Beautifully crafted and compassionate, writer-director Kevin Keck's compelling drama goes deep into one's character journey out of personal isolation, as one man rediscovers the value and beauty of connection.

With painstaking attention to detail and an eye for nature's tranquil beauty, the writing and visuals have a patience and quiet gracefulness, and the film itself takes its time to build an unusually deep portrait of its main character. The pacing and editing take their cue from the main character's own personality, by taking great care with the small details and rhythms that make up Nick's world and life, capturing his work and the solitude of his town.

The beauty of rural Tennessee is captured in all its serenity, but it also reflects something innate about Nick: he's just as still and reflective, but sometimes that solitude becomes an obstacle in connecting to people and living a larger life.

Nick is deftly and precisely portrayed by actor Ree Johnson as a quiet, almost withdrawn man, but Johnson endows him with a powerful sense of inner life, with sensitive powers of observation and a kindness underneath the self-contained demeanor. The willingness of the film to meet its protagonist where he's at makes for an unusually compelling investment by the audience into Nick's journey, which comes to a fork in the road when he's confronted with the truth about Robin's life. He feels he should edge away and perhaps mind his business, but it also is a choice between the safety of his solitude and the risk of a bigger, more satisfying life.

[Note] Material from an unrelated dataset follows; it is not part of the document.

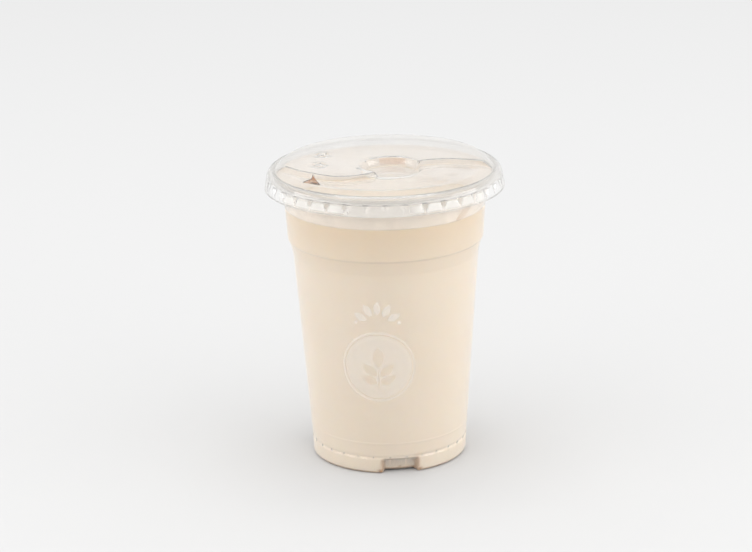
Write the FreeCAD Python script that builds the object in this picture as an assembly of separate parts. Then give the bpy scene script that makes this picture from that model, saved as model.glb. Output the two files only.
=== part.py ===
"""Iced milk tea in a clear tapered cup under a strawless sip lid.

Millimetres, +Z up, the cup's foot on z = 0 and the drinking side towards -Y.
Three solids: the thin-walled cup, the drink that fills it to its level, and
the formed lid that rests on the cup's rim.
"""

import FreeCAD
import Part
import math
import os

from FreeCAD import Vector

# ---- overall sizes ----------------------------------------------------------
RIM_DIAMETER = 95.6      # over the cup's rolled rim
CUP_HEIGHT = 123.4       # table to the top of the rim
FOOT_DIAMETER = 65.4     # over the foot ring
WALL = 0.6               # formed sheet of the cup
LID_WALL = 0.55          # formed sheet of the lid
HEADSPACE = 15.0         # rim down to the drink's surface

# ---- cup, radii counted in from the rim and heights down from it ------------
RIM_SECTION = 1.5        # half the height and width of the rolled rim
FLARE_DROP = 11.4        # rim down to where the wall starts to flare out
FLARE_IN = 5.7
BAND_DROP = 28.2         # rim down to the lower edge of the stacking band
BAND_IN = 6.9
SLOPE_DROP = 35.0        # rim down to the top of the long taper
SLOPE_IN = 8.9
GROOVE_HEIGHT = 7.2      # small groove that parts the foot from the wall
GROOVE_DEPTH = 0.5
GROOVE_HALF = 0.8
FOOT_CORNER = 0.9
FOOT_LAND = 2.2          # width of the flat ring that stands on the table
PUNT_HEIGHT = 4.4        # raised middle of the underside
PUNT_RUN = 3.0           # slope from the flat ring up to it
NOTCHES = 3              # indents round the foot
NOTCH_AT = 7.6           # degrees from the front, to the right
NOTCH_SPAN = 27.0        # degrees
NOTCH_DEPTH = 2.6
NOTCH_TOP = 6.2
RING_HEIGHT = 13.5       # faint ring low on the wall
RING_OUT = 0.22

# ---- lid --------------------------------------------------------------------
SKIRT_CLEARANCE = 0.95   # skirt's inside to the rim
SEAT_CLEARANCE = 0.05    # rim's top to the lid's channel
GRIP_CLEARANCE = 0.05    # flutes' inside to the widest part of the rim
LIP_OUT = 0.7            # lip beyond the skirt
LIP_THICK = 0.6
LID_DROP = 7.1           # the lip hangs this far below the top of the rim
SHOULDER_HEIGHT = 4.7    # lip to the widest part of the shoulder
CHANNEL_FLAT = 0.5       # fine channel inside the rounded shoulder, on the rim's top
CHANNEL_SIDE = 0.5
CHANNEL_DEPTH = 0.4
DECK_IN = 4.2            # channel to the edge of both decks
DECK_RISE = 1.1          # front deck above the shoulder's inner edge
STEP_RISE = 2.0          # rear deck above the front deck
STEP_DRAFT = 0.7         # run of the sloped step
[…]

Like its title, AMERICAN LETTERS is a very American story that captures life in a small, sheltered part of the country -- a place that has shaped people themselves to be self-contained and self-reliant as the world around them. But humans are social creatures who also crave community, fellowship and connection, and this tension is explored with great resonance through this quiet, modest yet lovely character portrait. We come away feeling as if Nick could be anyone we know, whether it's the barista at our favorite coffee place or the cashier at our grocery store. No matter how quietly they operate at the margin of our lives, these people all have rich, deep stories to live and tell -- and how much richer and deeper our own lives would be to hear them.